The 5G Garage provides innovation hub for Singtel and partners
AS 5G in Singapore takes shape, the state telecoms regulator has mapped a plan to provide spectrum allocations in support of at least two standalone 5G networks set to launch in 2020. For more on the national plan and local operator M1’s approach to 5G, click here. Singtel, which is primarily owned by the state’s investment arm, has gained learnings from elsewhere in its service provider footprint and is laser-focused on creating an ecosystem of stakeholders to define use cases that will be relevant to consumers and businesses in the city-state.
Singtel, which segments its business into consumer, enterprise and digital life groups, is the largest of Singapore’s three carriers in terms of subscriber count and the majority of the company is help by the investment arm of the nation’s government. Singtel’s 5G ambitions are not limited to the city-state as the company’s parent also holds 100% stake in Australia’s Optus as well as ownership in Telkomsel in Indonesia, Globe Telecom in the Philippines and AIS in Thailand. All told, Singtels’ various service provider interests serve more than 700 million customers in the APAC region.
Speaking during 5G Asia, Singtel’s Managing Director of Network Tay Yeow Lian said the Singapore system is based “build[ing] 5G use cases–it’s not just about working with the vendors and testing all your virtualization, testing all your massive MIMO, testing your cloud RAN. More important, we believe you need to build an ecosystem around how do we actually grow 5G in the Singapore context.” To that end, the company set up what it calls the 5G Garage, a testbed where enterprise customers and other stakeholders can study things like low-latency transmission and network slicing for industrial contexts.
While the bulk of efforts are aimed at the enterprise market, Yeow Lian also explored a timely consumer use case. The nation hosts the Singapore Grand Prix, an F1 race that takes place at night and winds past many of the metropolis’s iconic landmarks. He said 5G could enable race fans to put on an extended reality headset and enjoy the race from a hotel room while also enabling race crews to get better insight to driver and equipment performance. The key question, he said, is “would you pay for this service on a 5G network?”
He called out specific applications being trialled at the 5G Garage, including real-time 4K video drones, AR/VR remote assistance, cloud gaming and autonomous vehicles. The facility results from a partnership between Singtel, Ericsson and Singapore Polytechnic and includes a test network running over 3.5 GHz spectrum. When it opened earlier this year, the partners called out two primary goals:
- Build and operate a 5G facility where enterprises can develop and test 5G solutions;
- Co-develop 5G solutions relevant to industries such as transportation, logistics, healthcare and manufacturing;
“As Singapore advances its digital economy and becomes a Smart Nation, the benefits of 5G will first be seen in enterprises, especially in their digital transformation when they integrate technology into their processes, services and products. With 5G standards largely established, now is an opportune time for SMEs and enterprises to join us in shaping our 5G future,” Mark Chong, Group CTO at Singtel, said.
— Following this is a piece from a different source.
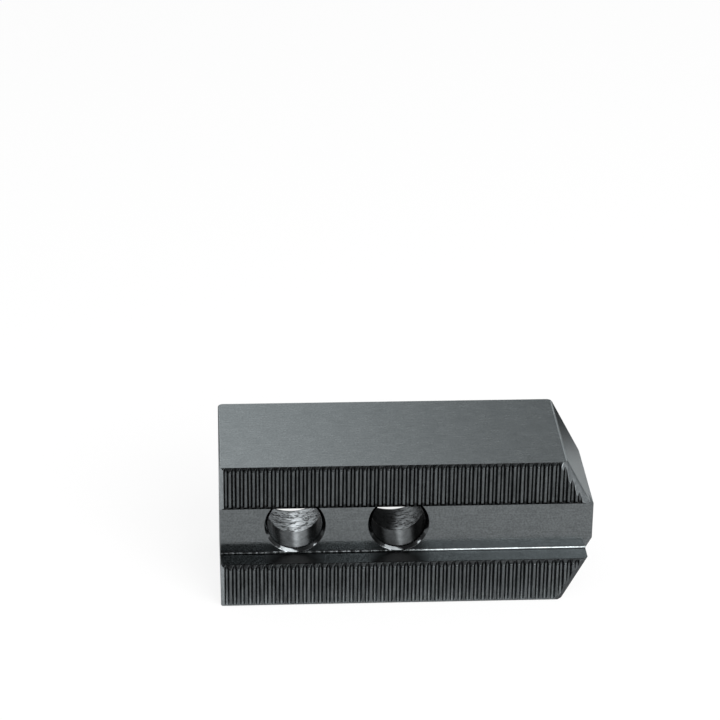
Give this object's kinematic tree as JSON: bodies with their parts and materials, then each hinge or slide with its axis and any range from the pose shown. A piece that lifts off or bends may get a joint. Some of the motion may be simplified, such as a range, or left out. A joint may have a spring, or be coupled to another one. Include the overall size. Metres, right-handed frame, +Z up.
{
  "type": "chuck top jaw",
  "caption": "Pointed hard top jaw for a power chuck: a steel block with a serrated, keyed base and counterbored cap screw holes.",
  "frame": {"origin": "middle of the footprint, on the side face that the jaw lies on", "axes": "+X along the jaw from its blunt end to its pointed nose, +Y from the serrated base to the plain top face, +Z up across its width"},
  "size_m": [0.072, 0.028, 0.03],
  "materials": {
    "top_jaw": "ground and blackened, satin"
  },
  "bodies": {
    "root": {"top_jaw": "top_jaw"}
  },
  "joints": []
}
In its response to IMDA’s call for proposals, Singtel offered feedback on the concept of allocating spectrum for two standalone networks, which the company said “would result in two sub-optimal 5G networks that are not considerably superior to 4G. A lack of sufficient difference in 5G user experience will significantly temper market demand.” The operator calls for staggering the network launches and allocating a “contiguous 100 [megahertz] of 3.5 GHz spectrum on an unrestricted basis to enable superior 5G throughput performance.”
Singtel also calls out the role 5G can play given the country’s existing status as a “location-of-choice in the region for many cloud service providers such as Amazon, Microsoft and Google.” Couple that with a high rate of fiber penetration, “Cloud services will become a key driver for 5G technology as cloud storage and high speed connectivity will be required to support 5G use cases” like cloud gaming.
While it hasn’t launched service in its home country, Singtel subsidiary Optus, the second largest telecommunications company in Australia, currently offers limited 5G service in parts of Canberra and Sydney with initial launches focused on 5G home broadband.
Optus originally worked with Huawei during its initial 5G home broadband trials, but ultimately switched to Nokia following Australia’s decision to ban the Chinese vendor. Nokia and Optus finalized a deal in January in which the Finnish electronics company will supply the telecom with its 5G RAN and Fastmile 5G CPEs.
Optus plans to build 1,200 5G sites across ACT, Victoria, New South Wales, Queensland, South Australia and Western Australia by March 2020, and in February 2019, signed a partnership with Ericsson to deploy 50 5G sites across the cities of Sydney and Melbourne as part of a multi-vendor rollout.
Earlier this year engineers from Singtel and Optus used Ericsson equipment to conduct an end-to-end 5G video call using an Oppo device. They also used augmented reality to make on-screen annotations during the call.